Techniques used by viruses

 

In order to avoid being detected by IT security solutions, virus creators have developed a series of specialized and complex techniques. Security solutions have had to adapt to these new techniques in order to detect these increasingly complex and perfected viruses.

 

The following are some of the most common techniques used by viruses:

 

Overwrite / Overwrite virus: This technique is used on files that have been infected by a virus. The virus overwrites the information that the file contains, or part of it. This information is lost and cannot be recovered. An overwrite virus can also use any of the techniques described below.

 

Stealth: This technique is typical of resident file viruses. When infecting a file, the virus needs to modify the original file, which makes it possible to see that a virus has manipulated the file. To avoid this, resident viruses monitor all operations designed to obtain virus information and intercept them. It then presents the data of the file before it was infected. This way, the infection goes undetected.

 

Tunneling: Viruses and antivirus programs use similar techniques.

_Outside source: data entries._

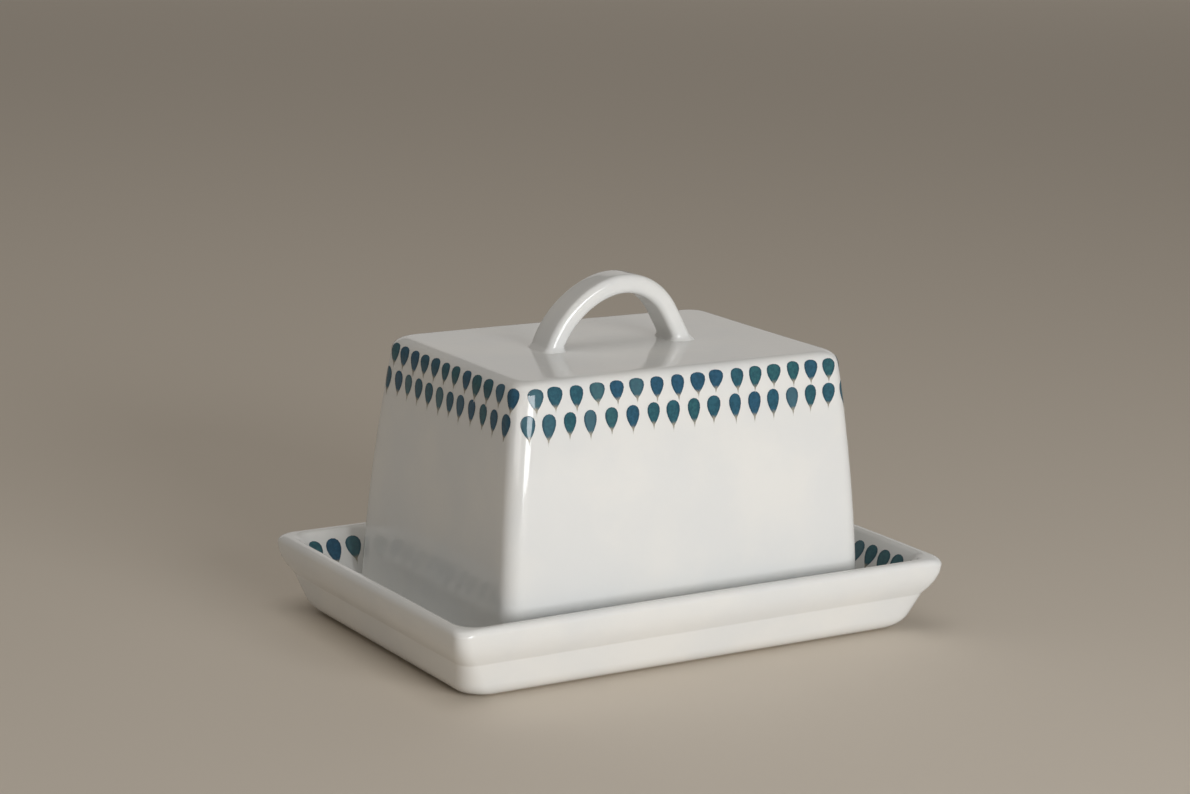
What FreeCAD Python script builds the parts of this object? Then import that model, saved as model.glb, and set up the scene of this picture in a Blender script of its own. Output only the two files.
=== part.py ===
import FreeCAD, Part
import os

import Sketcher
from FreeCAD import Placement, Rotation, Vector

# A lidded ceramic butter dish in three separately formed pieces, in millimetres:
# the dish that the butter stands on, the hollow cover, and the strap handle luted to the cover.
# +X runs along the dish, +Z is up, and the origin is the middle of the dish on the table.

DIMENSIONS = {
    # dish, outside
    "dish_length": 170.0,
    "dish_width": 116.4,
    "dish_height": 23.2,
    "crease_height": 11.8,
    "crease_inset": 3.8,
    "foot_inset": 7.4,
    "foot_edge_radius": 7.0,
    "crease_radius": 1.2,
    "rim_corner": 3.4,
    "crease_corner": 4.4,
    "foot_corner": 9.0,
    # dish, rim and well
    "rim_wall": 3.9,
    "rim_round": 1.85,
    "well_corner": 7.6,
    "floor_height": 8.0,
    "floor_inset": 11.5,
    "floor_corner": 10.0,
    "floor_round": 2.6,
    # dish, hollow under the foot ring
    "ring_inset": 18.5,
    "ring_depth": 2.0,
    "ring_corner": 8.0,
    "ring_round": 1.4,
    # cover
    "cover_length": 112.4,
    "cover_width": 78.6,
    "cover_top": 86.2,
    "cover_corner": 5.4,
    "cover_top_round": 4.3,
    "taper_straight": 11.47,
    "taper_curved": 4.66,
    "cover_wall": 4.6,
    "cover_roof": 5.0,
    "cavity_corner": 3.2,
    "cavity_round": 2.8,
    "cover_lip_round": 1.4,
    "seat_gap": 0.05,
    # handle
    "strap_thick": 5.6,
    "strap_wide": 11.4,
    "strap_corner": 1.3,
    "strap_top": 104.8,
    "strap_start": 84.0,
    "left_foot": -24.6,
    "left_lean": 71.0,
    "left_radius": 28.0,
    "crown_centre": 0.4,
    "crown_radius": 18.3,
    "right_lean": 119.5,
    "foot_flare": 1.5,
    "flare_height": 2.4,
}

doc = FreeCAD.newDocument("ButterDish")
dims = doc.addObject("Spreadsheet::Sheet", "Dims")
for row, (alias, value) in enumerate(DIMENSIONS.items(), start=1):
    dims.set("A%d" % row, alias.replace("_", " "))
    dims.set("B%d" % row, str(value))
    dims.setAlias("B%d" % row, alias)
doc.recompute()

FULL_TURN = 6.283185307179586
QUARTER = FULL_TURN / 4


def new_body(label):
    """An empty body whose label is the sub-part's name."""
    body = doc.addObject("PartDesign::Body", "Body_" + label)
    body.Label = label
    body.Placement = Placement()
    return body


def origin_plane(body, role):
    """One of the body's own base planes, such as XY_Plane."""
    return next(f for f in body.Origin.OriginFeatures if f.Role == role)


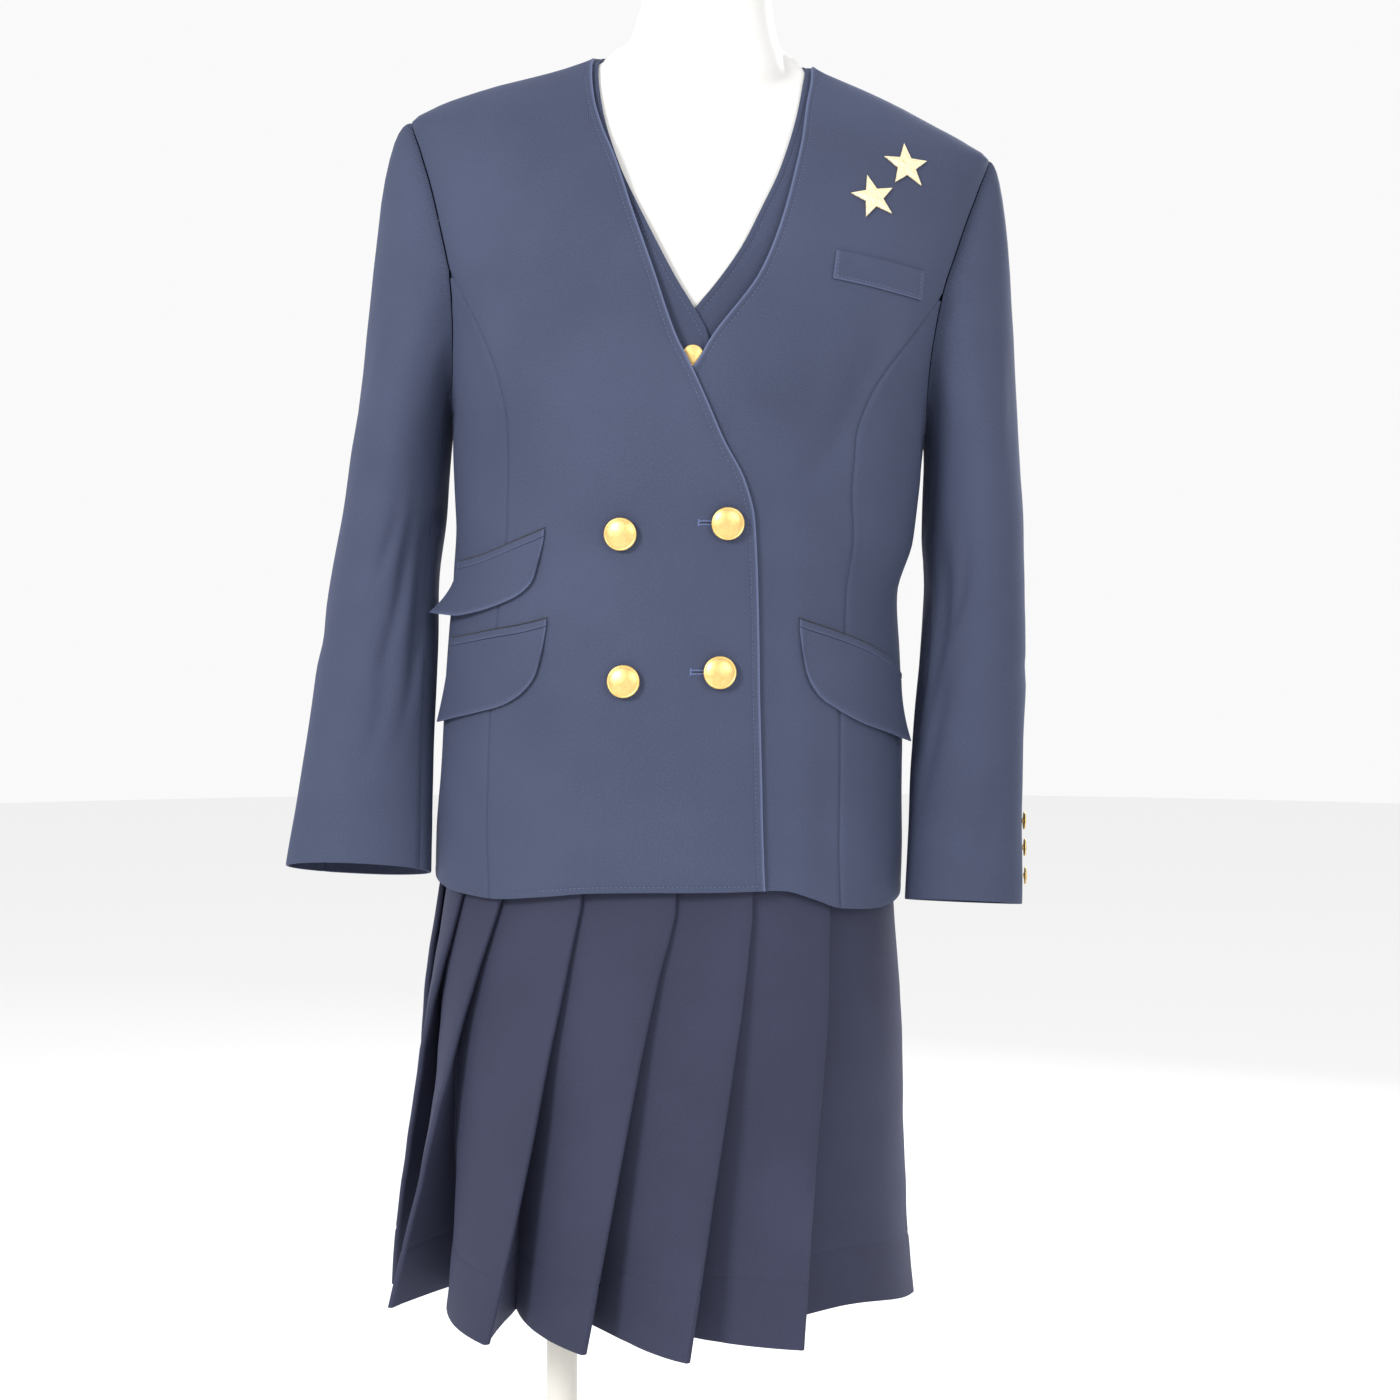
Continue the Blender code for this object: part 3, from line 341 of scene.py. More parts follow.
FRONT_BUTTON_RADIUS, CUFF_BUTTON_RADIUS, VEST_BUTTON_RADIUS = 11.5, 6.5, 7.5
FRONT_BUTTONS = {
    "button_upper_right": (-41.8, 1076), "button_upper_left": (30.6, 1086.5),
    "button_lower_right": (-35.6, 975), "button_lower_left": (29.6, 984),
}
VEST_BUTTON_X = 2.0
VEST_BUTTON_HEIGHTS = [1199, 1136, 1073, 1010]

# The skirt's outside at the pleat folds, and how far each inner fold lies behind them.
SKIRT = table("height half_width front back power pleat_depth underlay", [
    (517, 195.5, 188, 163, 1, 55, 7),
    (575, 189, 174, 151, 0.97, 43, 8),
    (650, 183, 158, 137, 0.94, 29, 9),
    (735, 177, 145, 124, 0.9, 15.5, 10.5),
    (817, 166.8, 134, 114.3, 0.87, 8.2, 12),
    (880, 161.8, 127.5, 108, 0.87, 6.4, 12),
    (945, 149.3, 115, 96.6, 0.87, 6.4, 12),
    (1010, 134.7, 103, 89.6, 0.87, 6.4, 12),
])
SKIRT_HEM_RISE = 0.049
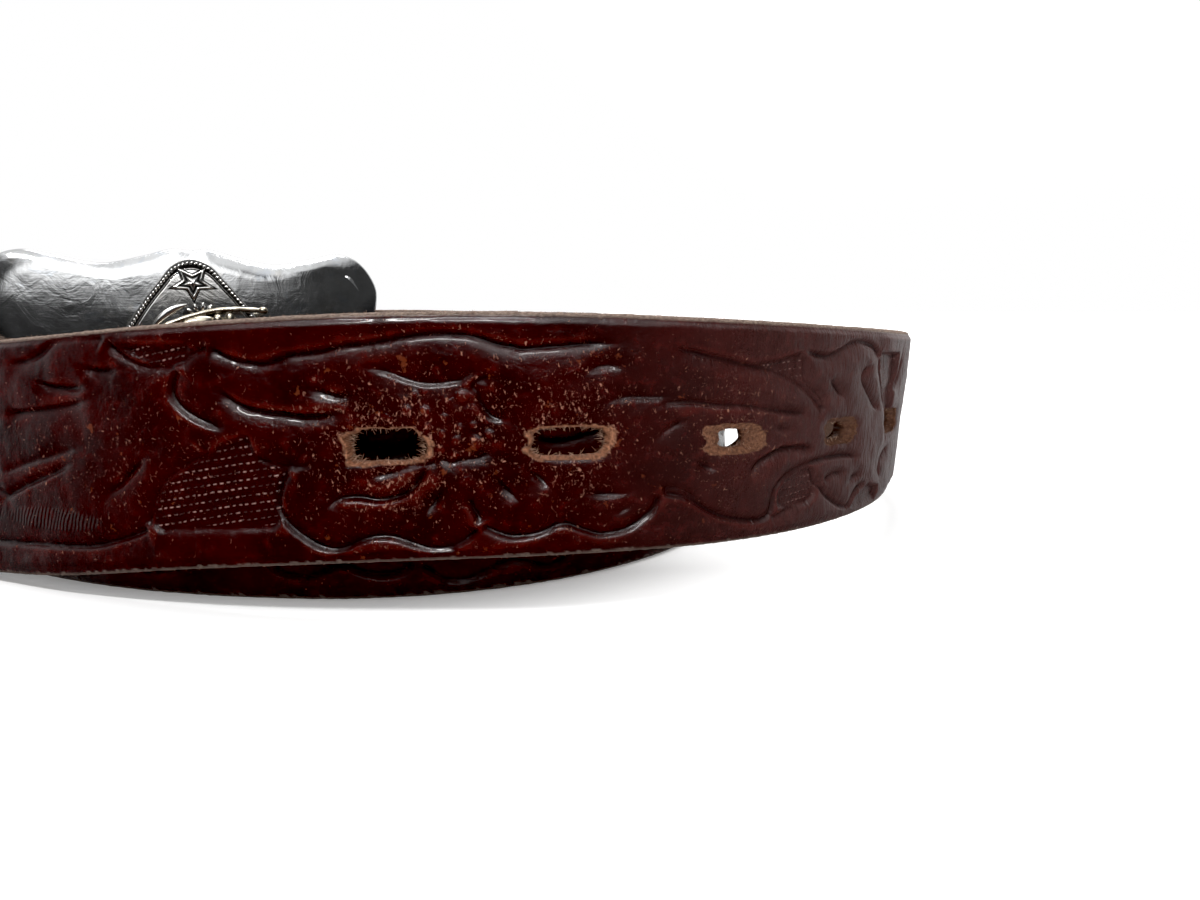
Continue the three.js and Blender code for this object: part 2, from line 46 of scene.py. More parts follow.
def place(p):
    """Millimetres in plan to metres in the frame."""
    return (np.asarray(p, float) + SHIFT) * MM


# ---------------------------------------------------------------- camera
scene = bpy.context.scene
cam_data = bpy.data.cameras.new("camera")
cam = bpy.data.objects.new("camera", cam_data)
scene.collection.objects.link(cam)
cam.location = (0.03776, -0.20461, 0.04716)
cam.rotation_euler = (math.radians(90 - 10.03), 0, 0)
cam_data.sensor_width = 36
cam_data.lens = 26.01
cam_data.clip_start = 0.002
cam_data.clip_end = 20
scene.camera = cam
scene.view_settings.view_transform = "Standard"
scene.view_settings.use_curve_mapping = True
scene.view_settings.curve_mapping.black_level = (0.0040, 0.0040, 0.0040)
scene.view_settings.curve_mapping.update()
scene.view_settings.look = "None"

# ---------------------------------------------------------------- the strap's route
COIL_CENTRE = (-45.0, 80.0)
# turn about the coil's centre, distance to the middle of the leather, height of the lower edge,
# width, outward lean of the upper edge
ROUTE = np.array([
    (22, 111.2, 9.0, 30.5, 3), (0, 109.6, 8.2, 31.4, 4), (-16, 105.4, 7.9, 32.4, 4),
    (-34, 100.6, 8.9, 33.4, 3.6), (-48, 96.6, 9.8, 34.0, 3.2), (-63, 89.5, 10.1, 34.9, 2.6),
    (-79, 82.0, 9.3, 35.8, 1.8), (-101, 78.6, 7.2, 36.4, 0.8), (-127, 82, 2.5, 38.1, 0),
    (-150, 92.5, 0.2, 38.1, 0), (-180, 99.5, 0, 38.1, 0), (-225, 95, 0, 38.1, 0),
    (-270, 86, 0, 38.1, 0), (-315, 77.5, 0, 38.1, 0), (-360, 70.6, 0, 38.1, 0),
    (-396, 70.4, 0, 38.1, 0), (-418, 70.4, 0, 38.1, 0), (-447, 70.2, 0, 38.1, 0),
    (-457, 70.2, 0, 38.1, 0), (-490, 77, 0, 38.1, 0), (-512, 86.5, 0, 38.1, 0),
    (-540, 91, 0, 38.1, 0), (-585, 83, 0, 38.1, 0), (-630, 76, 1.5, 38.1, 0),
    (-662.8, 73.2, 3.6, 37.3, 0), (-683.6, 69.5, 5.2, 36.4, 0), (-699.3, 57.5, 7.6, 34.6, 0),
    (-708.5, 41, 9.6, 33.4, 0),
], float)
STRAP_THICK, FOLD_THICK, SKIVE = 3.0, 2.2, 90.0
TIP_LENGTH, TIP_BLUNT = 17.0, 6.0
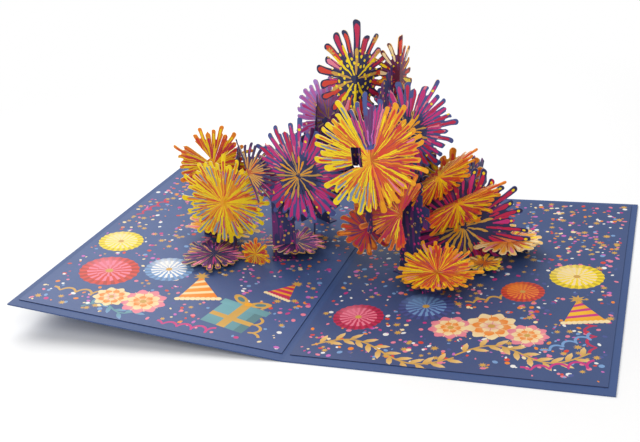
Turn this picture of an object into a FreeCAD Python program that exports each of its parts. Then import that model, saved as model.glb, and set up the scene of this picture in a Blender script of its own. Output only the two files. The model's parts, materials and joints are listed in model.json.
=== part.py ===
import FreeCAD, Part
import math
import os
from FreeCAD import Vector

# Pop-up card opened on a table: a folded cover with a printed insert glued on each
# page, and a firework of laser-cut paper bursts held up by slotted ribs.
# Frame: origin on the table under the middle of the spine, +X to the right page,
# +Y along the spine to the back of the card, +Z up. Millimetres and degrees.

# Cover and inserts
PAGE_WIDTH = 127.0
PAGE_HEIGHT = 178.0
LEFT_PAGE_LIFT = 6.4
COVER_CARD = 0.6
INSERT_CARD = 0.4
BORDER_SIDE = 3.0
BORDER_FRONT = 4.5
BORDER_BACK = 3.0
GUTTER = 1.8

# Pop-up sheets, their slots and their glued feet
SHEET = 0.4
SLOT_GAP = 0.1
FREE_EDGE_GAP = 0.3
FOOT_LENGTH = 12.0
FOOT_WIDTH = 5.0
LOW_RISER_LENGTH = 9.0

# Shape of a cut ray
RAY_SPREAD = 0.22
RAY_FILL = 0.36
RIB_CORE = 0.72
RIB_RAYS = 16
GOLDEN = (math.sqrt(5.0) - 1.0) / 2.0

# Two tented folds that bridge the spine and lift the pop-up as the card opens
FRONT_FOLD_CREASE_Y = 12.0
FRONT_FOLD_REACH = (36.0, -7.0)
BACK_FOLD_CREASE_Y = 27.0
BACK_FOLD_REACH = (36.0, 46.0)

# Sheets that meet at less than this angle are left without slots
STEEPEST_SLOT = 12.0

# Which sheet gives way where two cross: the greater number. Equal ones, and those
# between, slot half into each other. Ribs end at the back of a front burst.
FRONT, WHOLE, SLOTTED, TRIMMED, RISER = -1, 0, 1, 2, 3

# Heights of the bursts that lie over a page on risers
LOW_HEIGHT = {"violet_left": 2.6, "violet_centre": 6.0, "peach_left": 9.5,
              "peach_right": 7.5, "gold_right": 4.0, "yellow_right": 6.7}

# A plate whose slope is less than this lies level with the page
LEVEL = 0.05

# A length that is longer than any sheet
BEYOND = 2.0 * PAGE_HEIGHT


class Page:
    """One opened page: local x from the spine, local y along it, h above the insert."""

    def __init__(self, lift):
        self.turn = FreeCAD.Rotation(Vector(0, 1, 0), lift)
        self.face = COVER_CARD + INSERT_CARD

    def point(self, x, y, h):
        return self.turn.multVec(Vector(x, y, h + self.face))

    def direction(self, vector):
        return self.turn.multVec(vector)


LEFT = Page(LEFT_PAGE_LIFT)
RIGHT = Page(0.0)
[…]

Viruses intercept all operating system operations with files in order to infect the files accessed. The automatic antivirus protection also intercepts operations with files in order to monitor which files and being accessed and to check that they are not infected. Using the tunneling technique, a virus can find the services intercepted by the automatic protection and use them directly without the automatic protection being aware of it. However there are alternative antivirus techniques that allow viruses that carry out this type of operation to be detected.

 

Self-encryption / Encrypted Viruses: The main goal of a virus is to replicate. Antiviruses detect infections by searching for a particular string (also called signature) which is identical in all copies of a virus. To avoid detection by this virus search mechanism (the most common type), some viruses can encrypt themselves to change each time they infect a file. This way, the virus never replicates in exactly the same way, and the traditional detection method fails. However, the encryption routine used is always the same and can therefore be used by antiviruses to detect this type of virus.

 

Polymorphism / Polymorphic viruses: In this case, not only do viruses encrypt themselves in a different way in each infection, but they also change the encryption routine. This way, there are no identical copies of a virus as all of its parts differ. To detect this type of virus, decryption simulation techniques are used, which force the virus to show itself.

 

Multipartite viruses: This type virus can carry out several or multiple infections and different techniques can be used for each infection. Their capacity to combine different infection techniques makes these viruses quite dangerous.